Sekolah INS Kayutaman di kota Padang ini akhirnya berkembang menjadi institusi pendidikan bumiputra yang terkenal dengan fasilitas terlengkap pada masanya. Cikal bakal sekolah ini milik jawatan kereta api yang dipimpin oleh Marah Sutan, ayah Mohammad Syafei. Agar tercipta perguruan yang mempunyai hubungan erat dengan masyarakat untuk saling bekerja sama demi kebahagiaan nusa, bangsa, dan kemanusiaan, INS bermitra dengan organisasi buruh (VBPSS) dan para perantau Minangkabau di Jakarta.
Sistem pendidikan INS Kayutanam berdasarkan oleh Ketuhanan Yang Maha Esa dan berlandaskan rasa nasional yang kuat. Siswa dididik dengan tujuan supaya menjadi manusia yang beriman, harmonis dalam perkembangan, berbudi luhur, kreatif, aktif, dan produktif. Mata pelajarannya, antara lain mencakupi bidang-bidang pengetahuan umum, kesenian, olahraga, pertanian, dan pertukangan. Olahraga merupakan mata pelajaran yang amat diperhatikan.
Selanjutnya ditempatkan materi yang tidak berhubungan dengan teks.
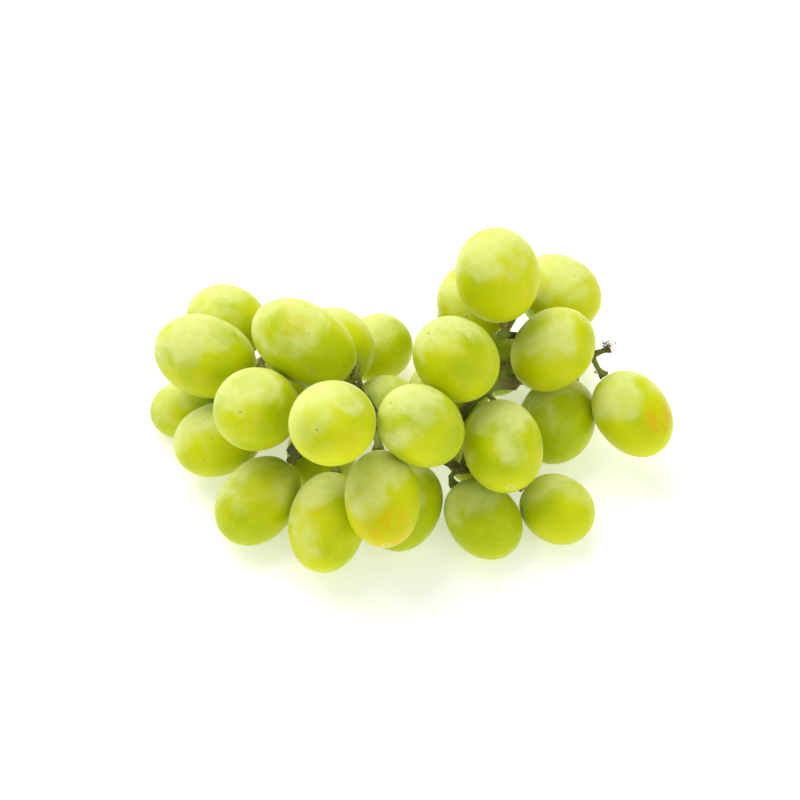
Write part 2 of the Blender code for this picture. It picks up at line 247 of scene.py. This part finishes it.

Mata pelajaran kerajinan tangan, ilmu bumi, ilmu alam, dan menggambar diarahkan untuk dapat menajamkan daya pengamatan, sedangkan bahasa ditujukan untuk mencapai kesanggupan berpikir dan merumuskan sesuatu secara teratur.
Di lembaga ini pendidikan dan pengajaran seni, termasuk seni sastra, mendapat tempat yang layak. Oleh karena itu, sesuai dengan prinsip pendidikan yang dicanangkan di awal pembentukannya, siswa diberi kebebasan untuk mengembangkan bakatnya. Pendidikan seni, misalnya, memberikan kesempatan pada siswa yang berbakat untuk mengekspresikan karya seni pilihannya.
Pada zaman penjajahan Belanda, INS Kayutaman memiliki 75 siswa dengan pengantar bahasa Indonesia. Tahun 1939 lembaga ini telah berhasil membangun gedung sekolah lengkap dengan asrama dan perumahan guru. Biaya operasional ISN ini diperoleh dari hasil penjualan dari berbagai kerajinan siswa dan kreativitas lainnya, seperti menggelar pertunjukkan. Lembaga ini tidak mau menerima subsidi dari pihak mana pun, termasuk dari pemerintah Belanda. Tahun 1941 ketika pecah Perang Dunia II, INS Kayutaman diduduki secara paksa oleh Belanda sehingga proses pembelajaran terhenti. Setelah Jepang menang, tahun 1942 INS berubah terjemahannya menjadi Indonesche Nippon School Di zaman ini pembelajaran merosot karena kesulitan memperoleh alat-alat pelajaran.
Pada zaman perang kemerdekaan INS ditutup. Selanjutnya, pemerintah mendirikan Sekolah Guru Bantu (SGB) lalu diserahkan sepenuhnya kepada Mohammad Syafei. Dalam perkembangan selanjutnya, INS Kayutaman memiliki tujuan yang sejalan dengan Undang-Undang Pendidikan No. 20, Tahun 2003, Pasal 26 yang menyatakan bahwa pendidik dan tenaga kependidikan berkewajiban menciptakan pendidikan yang bermakna, menyenangkan, kreatif, dinamis, dan dialogis. Selain itu, INS Kayutaman memiliki konsep dan nilai-nilai, yaitu (1) menyosialisasikan konsep dan nilai INS kepada kepala dinas, pengawas, kepala sekolah, dan guru; (2) mengadakan diklat untuk guru-guru; (3) mengadakan sekolah percobaan yang melaksanakan nilai-nilai INS Kayutaman.
Beberapa sastrawan Indonesia tercatat sebagai alumnus INS Kayutanam adalah A.A. Navis yang terkenal dengan cerpennya "Robohnya Surau Kami" (1956), Chairul Harun penulis novel Warisan (1976), dan Wisran Hadi penulis drama modern tahun 70-an yang banyak menggali tradisi Minangkabau.